Благодаря указанным выше технологическим предпосылкам, да еще и воодушевлению, охватившему нации, борющиеся с Наполеоном, удивительную популярность в самых широких слоях тогдашнего общества приобрел «Der Zauberring» — «Волшебное кольцо» (1813). В этом фантастическом романе, написанном потомком гугенотских эмигрантов и отставным лейтенантом прусской армии бароном Фридрихом де ла Мотт-Фуке (Freiherr de la Motte-Fouque), повествуется об удивительных приключениях рыцарей XII века, на удивление схожих с приключениями героев Lord’а.

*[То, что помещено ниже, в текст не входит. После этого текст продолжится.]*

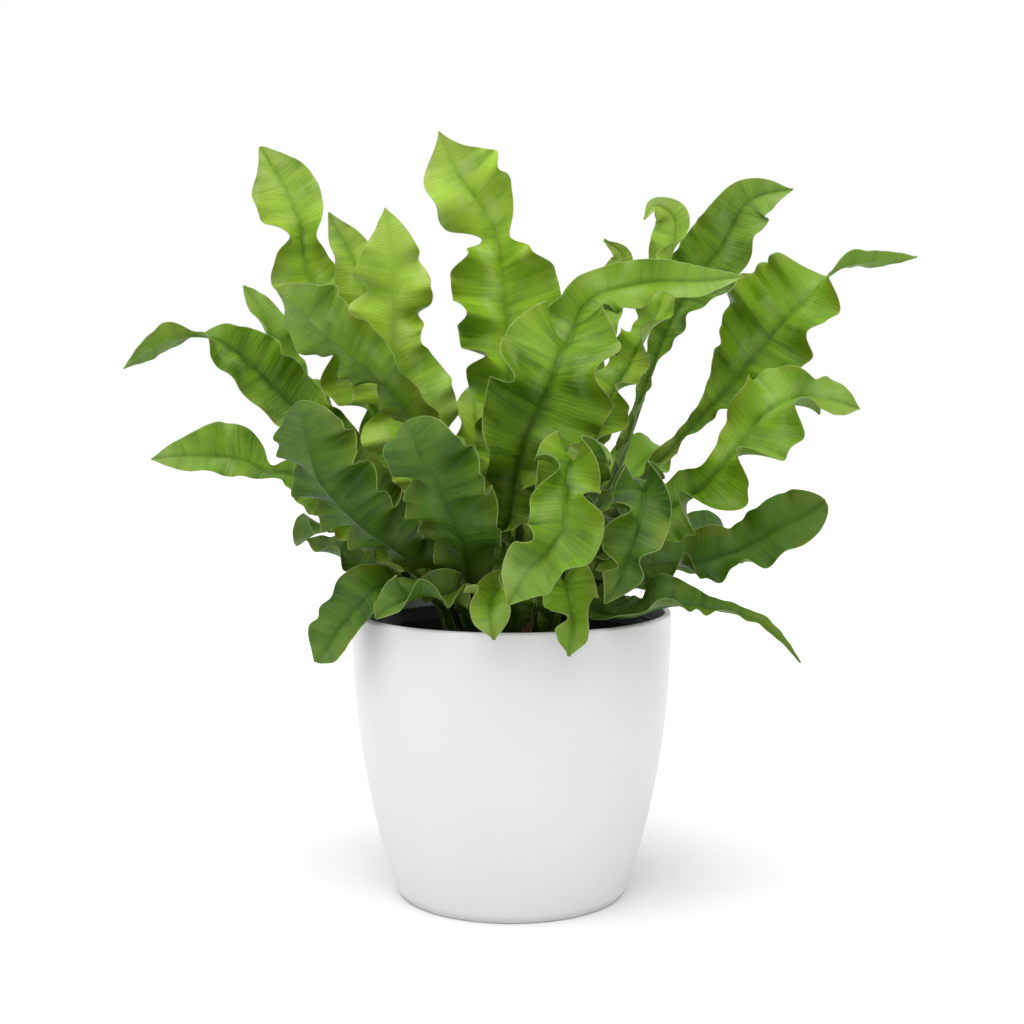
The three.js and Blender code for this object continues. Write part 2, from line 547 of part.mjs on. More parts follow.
// A point of the blade's middle surface. v runs from -1 at the left margin to 1 at the right.
function bladePoint(spec, rib, u, v) {
  const { stem = 0.03, calm = 0.65, cup = [18, 18] } = spec;
  const { degToRad, clamp } = THREE.MathUtils;
  const { point, along, up, across } = rib(u);
  const side = v > 0 ? 1 : 0;
  const out = Math.abs(v);
  const reach = halfWidth(spec, u, side) * out;
  const own = WAVE.own[0] * spec.phase[0] + WAVE.own[1] * spec.phase[1] + WAVE.own[2] * side;
  const stray = WAVE.stray * Math.sin(TURN * (WAVE.strayRate * u + own));
  const way = clamp((u - stem) / (1 - stem), 0, 1) ** WAVE.stretch;
  const turn = TURN * (spec.waves[side] * way + spec.phase[side] + stray);
  const [near, far] = spec.swing;
  const [from, to] = WAVE.grow;
  const quiet = 1 - calm * smooth((u - WAVE.calmFrom) / (1 - WAVE.calmFrom));
  const swing = degToRad(near + (far - near) * smooth((u - from) / (to - from))) * quiet
    * smooth(u / WAVE.begin);
  const height = 1 + WAVE.uneven * Math.sin(TURN * (WAVE.unevenRate * u + 2 * own));
  const wave = Math.expm1(WAVE.lopsided * Math.sin(turn)) / Math.expm1(WAVE.lopsided);
  const tilt = degToRad(cup[side]) * smooth(u / WAVE.cupFrom)
    + swing * height * wave * (WAVE.atMidrib + (1 - WAVE.atMidrib) * out);
  const bunch = WAVE.bunch * swing * out * Math.sin(2 * turn);
  return point
    .addScaledVector(across, Math.sign(v) * reach * Math.cos(tilt) * Math.cos(BLADE.veinSweep))
    .addScaledVector(up, reach * Math.sin(tilt))
    .addScaledVector(along, reach * (Math.sin(BLADE.veinSweep) - bunch));
}

function bladeNormal(spec, rib, u, v) {
  const back = bladePoint(spec, rib, Math.max(u - SLOPE_STEP, 0), v);
  const ahead = bladePoint(spec, rib, Math.min(u + SLOPE_STEP, 1), v);
  const left = bladePoint(spec, rib, u, Math.max(v - SLOPE_STEP_ACROSS, -1));
  const right = bladePoint(spec, rib, u, Math.min(v + SLOPE_STEP_ACROSS, 1));
  return right.sub(left).cross(ahead.sub(back)).normalize();
}

// Rows of the blade, closer where the waves are closer.
function rowPlaces(spec) {
  const { stem = 0.03 } = spec;
  const count = Math.round(Math.max(...spec.waves) * BLADE.rowsPerWave);
  const places = [0];
  for (let i = 1; i <= count; i += 1) {
    places.push(stem + (1 - stem) * (i / count) ** (1 / WAVE.stretch));
  }
  return places;
}

// One frond is one closed body: an upper and a lower face, split into triangles alike.
function frondGeometry(spec) {
  const rib = makeRib(spec);
  const upper = [];
  const lower = [];
  for (const u of rowPlaces(spec)) {
    for (const v of [-1, 0, 1]) {
      const middle = bladePoint(spec, rib, u, v);
      const normal = bladeNormal(spec, rib, u, v);
      const ribDepth = BLADE.ribAtRoot + (BLADE.ribAtTip - BLADE.ribAtRoot) * u;
      const depth = v === 0 ? ribDepth : BLADE.skin;
      upper.push(middle.clone().addScaledVector(normal, BLADE.skin / 2));
      lower.push(middle.clone().addScaledVector(normal, BLADE.skin / 2 - depth));
    }
  }
  const rows = upper.length / 3;
  const index = [];
  const face = (a, b, c, d) => index.push(a, b, c, a, c, d);
  const under = upper.length;
  for (let i = 0; i + 1 < rows; i += 1) {
    const here = 3 * i;
    const next = here + 3;
    // left half, right half: the diagonals mirror each other across the midrib
    index.push(here, here + 1, next + 1, here, next + 1, next);
    index.push(under + here, under + next + 1, under + here + 1);
    index.push(under + here, under + next, under + next + 1);
    index.push(here + 1, here + 2, next + 1, here + 2, next + 2, next + 1);
    index.push(under + here + 1, under + next + 1, under + here + 2);
    index.push(under + here + 2, under + next + 1, under + next + 2);
    face(here, next, under + next, under + here);
    face(here + 2, under + here + 2, under + next + 2, next + 2);
  }
  const last = 3 * (rows - 1);
  for (const j of [0, 1]) {
    face(j, under + j, under + j + 1, j + 1);
    face(last + j, last + j + 1, under + last + j + 1, under + last + j);
  }
  const geometry = new THREE.BufferGeometry().setFromPoints([...upper, ...lower]);
  geometry.setIndex(index);
  geometry.computeVertexNormals();
  return geometry;
}

// The crown has a plain hole for each stipe, set along the stipe's first stretch.
function crown() {
  let body = toSolid(turned(crownProfile(0), CROWN.sides));
  for (const spec of FRONDS) {
    const { point, along, up } = makeRib(spec)(0);
    const { radius, length, sides } = STIPE_HOLE;
    const hole = new THREE.CylinderGeometry(radius, radius, length, sides);
    hole.translate(0, length / 2 - GAP, 0);
    hole.applyQuaternion(new THREE.Quaternion().setFromUnitVectors(new THREE.Vector3(0, 1, 0), along));
    point.addScaledVector(up, (BLADE.skin - BLADE.ribAtRoot) / 2);
    hole.translate(point.x, point.y, point.z);
    body = body.subtract(toSolid(hole));
  }
  return toGeometry(body);
}

// ---------------------------------------------------------------- the whole plant

const group = new THREE.Group();
group.add(piece('pot', coverPot(), FINISH.pot));
group.add(piece('nursery_pot', nurseryPot(), FINISH.nursery));
group.add(piece('soil', soil(), FINISH.soil));
group.add(piece('crown', crown(), FINISH.crown));
FRONDS.forEach((spec) => {
  const [x, y] = spec.path[0];
  const inner = 1 - Math.hypot(x, y) / CROWN.radius;
  const colour = new THREE.Color(OUTER_FROND).lerp(new THREE.Color(INNER_FROND), inner);
  group.add(piece(`frond_${spec.name}`, frondGeometry(spec), [colour, FROND_ROUGHNESS]));
});

export default group;
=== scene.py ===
import math
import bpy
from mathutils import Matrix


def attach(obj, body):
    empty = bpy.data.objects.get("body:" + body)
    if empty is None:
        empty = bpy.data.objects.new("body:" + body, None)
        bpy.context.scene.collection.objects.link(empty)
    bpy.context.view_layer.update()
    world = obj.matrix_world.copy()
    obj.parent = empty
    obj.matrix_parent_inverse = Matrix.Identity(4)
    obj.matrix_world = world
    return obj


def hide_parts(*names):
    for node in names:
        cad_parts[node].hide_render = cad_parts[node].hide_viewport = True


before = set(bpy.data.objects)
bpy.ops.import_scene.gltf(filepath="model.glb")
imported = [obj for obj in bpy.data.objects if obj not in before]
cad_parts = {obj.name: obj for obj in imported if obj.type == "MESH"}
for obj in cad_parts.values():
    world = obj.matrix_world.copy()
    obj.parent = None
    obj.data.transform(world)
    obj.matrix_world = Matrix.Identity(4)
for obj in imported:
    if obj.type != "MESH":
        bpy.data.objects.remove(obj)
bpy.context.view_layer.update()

from types import SimpleNamespace as Values

import bpy
import numpy as np
from mathutils import Vector

MM = 0.001
TURN = 2 * math.pi
SEEDS = Values(tones=21, crumbs=11, scales=5)

# ---------- sizes, in millimetres

POT = Values(
    height=125.0, rim_radius=70.0, wall=3.0, floor=3.0,
    foot_inset=19.7,     # how much narrower the foot is than the rim
    lean=2.2,            # over 1: upright at the rim and leaning in towards the foot
    foot_round=1.5,
    foot_ring=6.0,       # width of the ring that it stands on
    foot_slope=1.0,
    hollow=0.8,          # height of the hollow inside that ring
    corner=2.0,          # slope between the inner wall and the floor
    sides=192, outer_rings=48, inner_rings=40,
)
NURSERY = Values(
    base=3.3, rim_height=119.0, rim_radius=64.0, base_radius=44.0, wall=1.2,
    lip_width=2.0, lip_height=6.0,
    bevel=1.0,           # at the foot
    corner=0.1,          # between the inner wall and the floor
    under_lip=(0.4, 0.1, 0.6, 2.2),  # bevel, then heights of its foot, outside and inside
    ribs=24, rib_depth=0.5, rib_sharpness=3,
    ribs_grow=(8.0, 18.0),   # heights between which the ribs grow
    ribs_fade=(14.0, 6.0),   # and fade, below the lip
    sides=144, outer_rings=24, inner_rings=12,
)
WALL_TOP = NURSERY.rim_height - NURSERY.lip_height
WALL_SLOPE = NURSERY.rim_radius - NURSERY.lip_width - NURSERY.base_radius
WALL_SLOPE /= WALL_TOP - NURSERY.base

SOIL = Values(
    height=105.5,
    play=(0.3, 0.6, 0.2),    # room to the inner pot's floor, foot and wall
    shoulder=2.0,
    dip=0.8,             # how far the uneven top lies below the soil's height
    lump=0.8,
    lumps=((3, 14.0, 0.8), (4, 4.0, 0.6)),   # seed, length and share of a pattern
    edge_fade=4.0,       # the lumps fade out this near to the wall
    flat_middle=3.0,
    sides=160, top_rings=44,
)
CRUMB = Values(count=900, from_middle=0.15, from_edge=1.5, size=(0.8, 3.4), depth=(0.4, 1.0),
             height=(0.4, 0.8), chipped=(0.45, 1.0), sunk=0.6)
CROWN = Values(
    radius=31.0, shoulder=106.0, top=115.0, bottom=90.0, bottom_radius=22.0,
    dome=2.2, bevel=1.0,
    under_scales=1.0,    # depth of the body below the scales' feet
    lobes=7, lobe=0.03,  # lobes round the side, as a share of the radius
    folds=5, fold=0.5, fold_twist=0.6,
    sides=72, rings=12,
)
SCALE = Values(
    count=420, height=(3.0, 8.0), half_width=(0.5, 1.1), half_thickness=0.16, lean=0.25, root=2.0,
    shape=((0, 1), (0.45, 0.9), (0.8, 0.45)),    # place up the scale and share of its width
)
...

Конечно же, речь не идет о плагиате в той или иной форме. Но вот когда я прочитал «Сильмариллион», книгу, начатую Толкином до «Властелина…», то ощутил, что встретился с чем-то, знакомым с раннего детства. Иначе и быть не могло. Ведь перу де ла Мотт-Фуке принадлежала и «Ундина», блистательно переведенная Василием Андреевичем Жуковским. И мир мифологии «Ундины», мифологии «Волшебного кольца», мифологии Средиземья — это просто мир общехристианской теологии средневековой Европы. Но в коммерческую мифологию, тиражируемую тогдашними информационными технологиями, его интегрировал первым барон де ла Мотт-Фуке. Писавший ради гонораров.
Наши дни. Карлос Кастанеда на пике популярности. Его работы обсуждают при обучении по программам MBA в лучших бизнес-школах. Его, писателя, обратившегося к формам и образам язычества эпохи варварства для обсуждения вечных проблем, включают в теологические курсы (во всяком случае, протестантские).
И вот один из самых тревожных образов Кастанеды — образ флайеров, летучих хищников, паразитирующих на человечестве и одновременно направляющих его историю, его культуру, даже само мышление.2
Но обратимся к тридцатым годам прошлого века. Северная Америка. Массовая грамотность. Общедоступные журналы на дешевой бумаге, получившие собирательное имя «pulp», и покетбуки. Кроме того, достаточно широко распространена парадигма научного познания, в его позитивистской форме.
Что мы имеем?
Налицо предшественник Кастанеды. Англо-американский, то бишь живущий в Англии, но публикующийся в США, SF-автор Эрик Френк Рассел (Russel) и его вышедший в 1939 году роман «Sinister Barrier». Сюжет «Зловещего барьера», подоспевшего к началу Второй мировой, построен на открытии прибывших из космоса шарообразных существ, невидимых в обычных лучах и паразитирующих на человеческой боли. Поединки людей с ними удивительно напоминали эпизоды «битвы за Англию».
Ну а как известно, легендарный колдун Дон Хуан поведал свои секреты молоденькому бакалавру Кастанеде куда позже… И псилобицин тут скорее всего ни при чем — достаточно потрепанной книжечки с яркой обложкой. Человека, жившего литературным трудом.
Так что отрицать мировоззренческую ценность самых массовых жанров может лишь тот, кто совершенно не знаком с реальной историей искусств и не способен соотнести ее с изменениями в обществе и массовом сознании, которые вызваны развитием технологий.
1 (назад) Термин введен М. Отставновым.
2 (назад) Подробно см. Б. Киви, «Шаманы Матрицы» («КТ» #491, cc. 25-29).